Lembro-me de que quando participava de um grande debate dentro da igreja São Geraldo e ao utilizar o microfone tive uma crise de tosse. Vicentão gritou lá do fundo: "arruma água e reinscreva o Índio pois ele tem muita coisa a falar". E o ex-prefeito Marco Aurélio Carone assim o fez, e quando falei, expressei que todas as prioridades de investimentos naquela região deveriam ser amplamente consultadas. Daí surgiram os abaixo-assinados oriundos das prioridades comunitárias, conquistando o Centro de Saúde Cabana e a rede de esgotos da Copasa.
Portanto, apesar de todas as intempéries da vida, sinto-me família agregada do Vicentão, que não sabia se era comunista, socialista ou anarquista, mas tinha certeza que era um defensor dos princípios humanistas, de direitos humanos para proteção dos pobres, oprimidos, desempregados e sem mais valia.
Nessa caminhada pude, lá dentro do bairro Cabana, conviver com os baluartes e contemporâneos do Vicentão: João Rolha, João do Banco, Zé Quirino, Eni Carajá, Dona Preta, Dona Juracy, Senhor Geraciano, Dona Iraci, Dona Juraci, Dona Conceição, Lalado, Odete, Senhor Germano, Avelino e Fogão. Dentre outros, que, alguns já in memoriam, devem ser referenciados neste artigo por terem feito a rede de esgotos alinhando aros de pneus; a conquista da calçada poliédrica; asfaltamento; urbanização. Mas, sobretudo, conquistaram o maior patrimônio: cidadãos conscientes, lutadores e que não permitem nenhum direito a menos.
Vicentão, sua equipe e a comunidade da Cabana produziram cidadãos críticos para que os mesmos estivessem espalhados na academia, na OAB, nos movimentos sindicais e populares ajudando a construir uma sociedade justa, fraterna e democrática.
Vicentão atuou no apoio às principais lutas sociais e libertárias, dos quais destaco a passeata dos 100 mil em Belo Horizonte, o enfrentamento a Tradição, Família e Propriedade - TFP, que na minha visão era uma sucursal da extinta Ku Klux Klan.
Ele também esteve conosco no comitê contra a carestia, no movimento pela Anistia Ampla Geral e Irrestrita, no enfrentamento ao Governo de Tancredo Neves e Hélio Garcia, no combate ao pacote 2045 e a hiperinflação de Sarney. Ajudou a debater a unidade do funcionalismo público mineiro, teve trajetória na UNSP e nas entidades sindicais do serviço público estadual.

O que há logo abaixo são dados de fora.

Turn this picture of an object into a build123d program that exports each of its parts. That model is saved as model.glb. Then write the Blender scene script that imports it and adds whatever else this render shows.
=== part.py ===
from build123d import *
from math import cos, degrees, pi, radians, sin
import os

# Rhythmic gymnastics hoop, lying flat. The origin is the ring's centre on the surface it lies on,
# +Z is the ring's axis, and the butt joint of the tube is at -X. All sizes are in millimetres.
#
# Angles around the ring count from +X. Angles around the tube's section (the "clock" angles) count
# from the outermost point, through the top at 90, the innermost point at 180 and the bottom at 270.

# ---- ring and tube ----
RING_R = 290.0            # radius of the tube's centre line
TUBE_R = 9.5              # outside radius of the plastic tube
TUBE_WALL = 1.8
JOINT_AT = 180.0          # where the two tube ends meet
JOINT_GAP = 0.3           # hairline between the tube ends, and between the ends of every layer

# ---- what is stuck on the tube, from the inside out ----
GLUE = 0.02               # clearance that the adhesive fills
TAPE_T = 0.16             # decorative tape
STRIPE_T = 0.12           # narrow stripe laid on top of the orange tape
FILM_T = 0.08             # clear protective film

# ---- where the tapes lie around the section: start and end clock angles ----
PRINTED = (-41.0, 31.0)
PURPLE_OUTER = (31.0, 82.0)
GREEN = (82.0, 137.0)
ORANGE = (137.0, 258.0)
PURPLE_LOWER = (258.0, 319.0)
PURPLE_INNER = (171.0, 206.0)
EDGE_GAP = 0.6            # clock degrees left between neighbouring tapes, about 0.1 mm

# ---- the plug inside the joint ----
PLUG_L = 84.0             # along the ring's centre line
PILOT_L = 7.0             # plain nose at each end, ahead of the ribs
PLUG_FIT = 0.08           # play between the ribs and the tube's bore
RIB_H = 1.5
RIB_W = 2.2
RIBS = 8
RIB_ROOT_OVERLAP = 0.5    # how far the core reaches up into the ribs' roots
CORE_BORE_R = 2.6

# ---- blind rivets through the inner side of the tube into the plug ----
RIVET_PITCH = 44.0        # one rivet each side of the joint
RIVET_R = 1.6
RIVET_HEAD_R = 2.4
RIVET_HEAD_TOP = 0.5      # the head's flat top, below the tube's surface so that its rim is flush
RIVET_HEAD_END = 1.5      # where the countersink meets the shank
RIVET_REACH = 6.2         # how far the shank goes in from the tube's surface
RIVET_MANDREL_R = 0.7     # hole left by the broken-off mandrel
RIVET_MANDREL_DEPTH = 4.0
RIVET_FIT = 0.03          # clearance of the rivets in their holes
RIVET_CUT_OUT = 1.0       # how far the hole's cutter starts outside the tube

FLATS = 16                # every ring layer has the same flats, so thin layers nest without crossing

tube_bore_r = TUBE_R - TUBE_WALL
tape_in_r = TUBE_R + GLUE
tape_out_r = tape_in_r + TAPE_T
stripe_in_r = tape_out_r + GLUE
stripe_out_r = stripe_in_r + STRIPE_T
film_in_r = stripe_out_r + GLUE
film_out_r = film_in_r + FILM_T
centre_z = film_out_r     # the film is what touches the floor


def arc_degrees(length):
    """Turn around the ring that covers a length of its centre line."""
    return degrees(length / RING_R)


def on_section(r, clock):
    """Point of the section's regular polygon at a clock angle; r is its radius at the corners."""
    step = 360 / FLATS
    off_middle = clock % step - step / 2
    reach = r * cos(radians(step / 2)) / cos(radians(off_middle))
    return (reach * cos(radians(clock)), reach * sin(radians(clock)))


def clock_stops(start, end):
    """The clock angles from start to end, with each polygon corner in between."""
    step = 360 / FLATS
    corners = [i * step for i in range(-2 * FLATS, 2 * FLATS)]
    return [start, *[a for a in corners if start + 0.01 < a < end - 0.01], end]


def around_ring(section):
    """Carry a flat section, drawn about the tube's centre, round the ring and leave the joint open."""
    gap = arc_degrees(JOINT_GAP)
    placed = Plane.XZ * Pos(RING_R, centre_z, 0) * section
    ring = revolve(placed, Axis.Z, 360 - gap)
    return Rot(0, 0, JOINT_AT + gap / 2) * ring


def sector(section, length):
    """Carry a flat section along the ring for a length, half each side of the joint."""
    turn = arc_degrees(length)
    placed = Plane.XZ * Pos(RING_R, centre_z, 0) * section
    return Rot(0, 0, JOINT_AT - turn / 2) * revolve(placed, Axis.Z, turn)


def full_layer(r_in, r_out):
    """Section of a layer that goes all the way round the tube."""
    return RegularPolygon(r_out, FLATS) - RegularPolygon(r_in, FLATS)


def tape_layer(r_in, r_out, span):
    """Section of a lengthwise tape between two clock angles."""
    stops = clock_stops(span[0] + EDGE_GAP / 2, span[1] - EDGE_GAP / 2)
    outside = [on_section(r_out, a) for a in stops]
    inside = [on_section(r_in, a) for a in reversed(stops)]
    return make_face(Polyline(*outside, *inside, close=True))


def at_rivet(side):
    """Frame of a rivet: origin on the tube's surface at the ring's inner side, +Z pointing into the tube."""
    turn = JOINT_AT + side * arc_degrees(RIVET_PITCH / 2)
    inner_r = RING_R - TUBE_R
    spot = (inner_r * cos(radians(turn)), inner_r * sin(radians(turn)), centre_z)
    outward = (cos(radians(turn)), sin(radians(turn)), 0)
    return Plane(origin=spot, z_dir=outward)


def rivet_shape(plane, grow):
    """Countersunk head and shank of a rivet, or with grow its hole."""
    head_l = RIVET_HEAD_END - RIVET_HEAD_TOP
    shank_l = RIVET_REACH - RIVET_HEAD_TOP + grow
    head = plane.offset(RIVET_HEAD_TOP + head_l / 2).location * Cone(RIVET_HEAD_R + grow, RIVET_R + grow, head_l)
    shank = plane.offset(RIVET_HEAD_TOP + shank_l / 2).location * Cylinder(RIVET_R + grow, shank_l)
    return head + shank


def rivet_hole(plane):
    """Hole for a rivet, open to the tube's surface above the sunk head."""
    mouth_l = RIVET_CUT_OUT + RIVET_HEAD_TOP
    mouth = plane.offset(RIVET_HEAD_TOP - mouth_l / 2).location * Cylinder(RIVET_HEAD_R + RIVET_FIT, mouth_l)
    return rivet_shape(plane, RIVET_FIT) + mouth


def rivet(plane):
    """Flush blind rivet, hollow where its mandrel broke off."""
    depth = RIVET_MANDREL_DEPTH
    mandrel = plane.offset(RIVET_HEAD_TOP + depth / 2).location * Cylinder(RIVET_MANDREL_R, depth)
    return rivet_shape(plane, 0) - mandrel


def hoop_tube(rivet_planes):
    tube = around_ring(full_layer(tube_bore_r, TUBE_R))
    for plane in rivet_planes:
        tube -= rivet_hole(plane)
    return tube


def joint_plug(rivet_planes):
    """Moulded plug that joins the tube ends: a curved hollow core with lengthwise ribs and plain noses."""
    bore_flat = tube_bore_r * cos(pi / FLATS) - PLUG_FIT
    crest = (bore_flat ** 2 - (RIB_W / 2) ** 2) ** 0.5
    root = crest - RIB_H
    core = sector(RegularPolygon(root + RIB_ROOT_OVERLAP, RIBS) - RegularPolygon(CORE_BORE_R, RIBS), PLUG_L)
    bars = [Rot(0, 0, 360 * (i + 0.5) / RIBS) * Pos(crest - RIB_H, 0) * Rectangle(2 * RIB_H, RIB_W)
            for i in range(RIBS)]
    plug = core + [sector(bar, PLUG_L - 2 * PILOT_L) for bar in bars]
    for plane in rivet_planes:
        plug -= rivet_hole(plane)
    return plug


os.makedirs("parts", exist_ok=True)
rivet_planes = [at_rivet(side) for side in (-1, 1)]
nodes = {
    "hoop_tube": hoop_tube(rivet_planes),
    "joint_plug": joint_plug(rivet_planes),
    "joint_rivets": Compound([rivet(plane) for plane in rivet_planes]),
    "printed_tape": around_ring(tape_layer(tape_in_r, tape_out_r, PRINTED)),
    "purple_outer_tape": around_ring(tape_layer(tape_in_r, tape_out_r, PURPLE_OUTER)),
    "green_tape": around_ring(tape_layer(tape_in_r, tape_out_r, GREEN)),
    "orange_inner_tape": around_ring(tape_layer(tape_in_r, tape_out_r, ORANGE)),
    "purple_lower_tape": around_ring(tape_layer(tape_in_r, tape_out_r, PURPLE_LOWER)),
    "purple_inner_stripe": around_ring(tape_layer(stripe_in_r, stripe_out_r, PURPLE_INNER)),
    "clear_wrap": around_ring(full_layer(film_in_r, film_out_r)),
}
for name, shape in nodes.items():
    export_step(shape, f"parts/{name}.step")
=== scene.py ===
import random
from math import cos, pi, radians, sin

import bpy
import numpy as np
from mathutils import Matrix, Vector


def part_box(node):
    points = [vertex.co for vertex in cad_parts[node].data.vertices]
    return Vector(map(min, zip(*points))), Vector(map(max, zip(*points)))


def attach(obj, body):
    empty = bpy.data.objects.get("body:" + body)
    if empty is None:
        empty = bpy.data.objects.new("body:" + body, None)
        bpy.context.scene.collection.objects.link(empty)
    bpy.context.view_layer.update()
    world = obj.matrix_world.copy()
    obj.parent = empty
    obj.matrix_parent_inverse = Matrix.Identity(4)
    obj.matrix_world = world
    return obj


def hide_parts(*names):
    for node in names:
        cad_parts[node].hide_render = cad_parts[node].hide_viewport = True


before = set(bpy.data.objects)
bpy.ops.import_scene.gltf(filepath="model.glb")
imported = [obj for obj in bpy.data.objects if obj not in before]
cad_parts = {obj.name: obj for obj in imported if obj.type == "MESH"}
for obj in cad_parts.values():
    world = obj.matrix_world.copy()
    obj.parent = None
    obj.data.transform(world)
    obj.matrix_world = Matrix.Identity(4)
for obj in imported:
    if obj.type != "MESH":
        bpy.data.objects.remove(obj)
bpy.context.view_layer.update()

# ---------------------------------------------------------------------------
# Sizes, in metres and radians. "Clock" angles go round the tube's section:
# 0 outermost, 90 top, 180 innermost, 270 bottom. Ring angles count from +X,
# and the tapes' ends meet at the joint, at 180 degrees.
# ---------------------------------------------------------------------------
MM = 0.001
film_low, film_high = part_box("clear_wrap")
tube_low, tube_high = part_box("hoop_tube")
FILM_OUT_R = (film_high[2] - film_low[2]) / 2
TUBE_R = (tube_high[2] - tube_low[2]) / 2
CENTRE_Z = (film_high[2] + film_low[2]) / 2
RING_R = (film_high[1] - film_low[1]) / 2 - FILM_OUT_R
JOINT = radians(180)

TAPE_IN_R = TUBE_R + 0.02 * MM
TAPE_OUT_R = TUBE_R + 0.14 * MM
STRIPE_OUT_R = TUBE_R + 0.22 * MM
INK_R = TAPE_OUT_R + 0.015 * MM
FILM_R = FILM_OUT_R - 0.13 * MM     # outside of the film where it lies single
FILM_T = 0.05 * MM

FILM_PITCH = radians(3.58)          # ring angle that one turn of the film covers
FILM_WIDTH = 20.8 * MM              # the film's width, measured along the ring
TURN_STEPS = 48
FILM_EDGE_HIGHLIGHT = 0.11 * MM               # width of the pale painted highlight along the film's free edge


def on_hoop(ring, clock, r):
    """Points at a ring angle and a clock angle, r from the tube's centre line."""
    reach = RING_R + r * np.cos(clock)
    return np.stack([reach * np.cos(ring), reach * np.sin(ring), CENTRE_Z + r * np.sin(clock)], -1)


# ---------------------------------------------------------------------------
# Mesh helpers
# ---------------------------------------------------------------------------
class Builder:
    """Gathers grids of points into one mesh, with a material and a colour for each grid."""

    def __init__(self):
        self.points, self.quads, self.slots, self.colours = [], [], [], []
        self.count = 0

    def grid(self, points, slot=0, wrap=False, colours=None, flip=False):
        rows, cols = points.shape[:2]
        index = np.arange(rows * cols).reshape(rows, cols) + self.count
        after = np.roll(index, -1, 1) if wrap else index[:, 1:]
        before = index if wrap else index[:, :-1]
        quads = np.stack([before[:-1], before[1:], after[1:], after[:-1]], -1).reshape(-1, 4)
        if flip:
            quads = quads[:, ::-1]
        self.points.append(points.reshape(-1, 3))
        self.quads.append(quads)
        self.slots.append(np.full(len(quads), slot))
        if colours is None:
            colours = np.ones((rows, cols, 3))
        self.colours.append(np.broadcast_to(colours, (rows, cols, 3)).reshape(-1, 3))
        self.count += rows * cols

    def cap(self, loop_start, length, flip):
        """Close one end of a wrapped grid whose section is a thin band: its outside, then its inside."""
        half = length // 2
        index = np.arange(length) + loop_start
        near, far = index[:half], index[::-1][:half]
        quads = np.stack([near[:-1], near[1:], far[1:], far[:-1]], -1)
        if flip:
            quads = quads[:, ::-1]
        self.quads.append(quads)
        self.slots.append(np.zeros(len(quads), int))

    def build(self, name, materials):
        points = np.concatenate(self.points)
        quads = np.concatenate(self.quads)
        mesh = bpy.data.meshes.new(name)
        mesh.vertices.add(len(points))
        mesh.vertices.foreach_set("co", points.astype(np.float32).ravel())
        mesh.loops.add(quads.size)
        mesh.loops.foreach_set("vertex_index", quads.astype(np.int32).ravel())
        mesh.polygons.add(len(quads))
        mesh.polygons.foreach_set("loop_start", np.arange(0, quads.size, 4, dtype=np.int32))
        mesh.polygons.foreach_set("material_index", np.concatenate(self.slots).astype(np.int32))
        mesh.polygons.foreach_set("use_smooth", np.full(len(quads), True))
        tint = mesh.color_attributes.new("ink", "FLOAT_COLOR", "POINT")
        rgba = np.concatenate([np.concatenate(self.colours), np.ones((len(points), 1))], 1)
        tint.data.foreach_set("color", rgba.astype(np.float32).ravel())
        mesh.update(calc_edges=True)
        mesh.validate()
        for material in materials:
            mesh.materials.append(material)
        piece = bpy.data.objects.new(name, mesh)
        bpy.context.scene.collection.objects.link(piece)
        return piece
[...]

Diria finalmente que quaisquer homenagens a Vicentão já virão atrasadas, mas devem ser feitas, pois esse líder social pouco antes de sua morte estava no limbo, no esquecimento, assim como fizeram com parte dos que com ele conviveram, em especial João Mendes, Milton Freitas e Joaquim de Oliveira, que deram tom operário na construção do PT com o mote "trabalhador vota em trabalhador".
Para quem conviveu com Vicentão, ele não morreu. O que houve foi um encantamento por termos vivido e presenciado esse belo trabalho do Vicente Gonçalves nessa trajetória em defesa dos que mais necessitam, os pobres, os vulneráveis e os que lutam por uma sociedade justa e igualitária.
*Carajá Filho é diretor do SindSaúde e presidente da Federação das Associações de Deficientes de Minas Gerais - FADEMG.